Living Entrepreneurship Blog / The Arts

FWOP Presents Stoppard’s The Real Inspector Hound and Sartre’s No Exit

By Ilana Walder-Biesanz: On February 22 and 23 and March 1 and 2 (Fridays and Saturdays) at 8pm in the Carling-Sorenson Theater, the Franklin W. Olin players will perform two one-act plays: The Real Inspector Hound by Tom Stoppard and No Exit by Jean-Paul Sartre. The shows are open to the public, and tickets are available at the door for $3 for students and $5 for non-students.

Poster for No Exit and The Real Inspector Hound produced by FWOP

Poster for No Exit and The Real Inspector Hound produced by FWOP


Tom Stoppard’s The Real Inspector Hound, written between 1961 and 1962, is a parody of Agatha Christie murder mysteries. At an elegant British country house that is entirely cut off from the world, a murder takes place. The murderer must be among the guests! But in Stoppard’s world, nothing is quite as it seems. The critics watching the murder mystery (which is really just a play within the play) get caught up in the action and are soon in danger themselves. The denouement is surprising, unpredictable, and ridiculous, but it perfectly fits the mad logic of the play.

Stoppard is best known for his play Rosencrantz and Guildenstern are Dead. Like Rosencrantz and Guildenstern, The Real Inspector Hound is full of clever wordplay and self-reference. Listen carefully or you might miss the jokes: as a cast member four weeks into rehearsals, I’m still catching witty quips I haven’t noticed before!

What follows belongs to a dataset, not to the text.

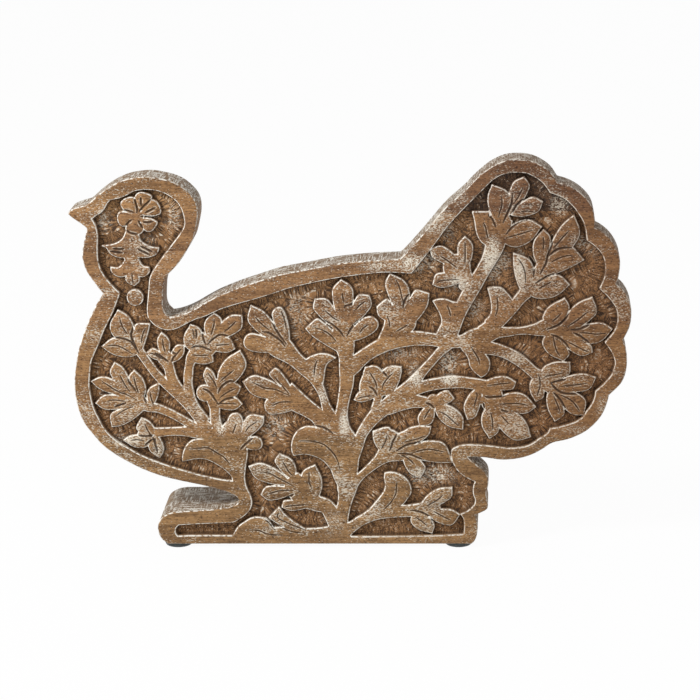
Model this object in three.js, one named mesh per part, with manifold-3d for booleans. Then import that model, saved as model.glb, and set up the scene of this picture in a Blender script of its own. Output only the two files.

Jean-Paul Sartre is best known as an existentialist philosopher for his novel Nausea and his philosophical manifesto Being and Nothingness: An Essay on Phenomenological Ontology. He was also an accomplished playwright, and No Exit is his most famous play.

In No Exit, three characters (Garcin, Estelle, and Inez) have died and arrive in hell—which they are surprised to discover is a rather ordinary (though badly decorated) hotel room. Their conversation leads them through confessions, attempted seduction, and vicious taunting. The show’s most famous line (“Hell is other people!”) comes when Garcin realizes that an eternity spent with Inez and Estelle is worse than any physical torments he could have imagined.

Sartre wrote No Exit in 1944, during the Second World War. It is long for a one-act play but was deliberately kept to one-act length and performed without an intermission so audiences would not be in violation the curfew imposed by the Germans.

Because we are performing two one-acts in a single evening, we might keep you past curfew. Nonetheless, I encourage you to come see these two theatrical gems—very different, but both thoroughly engaging and thought-provoking.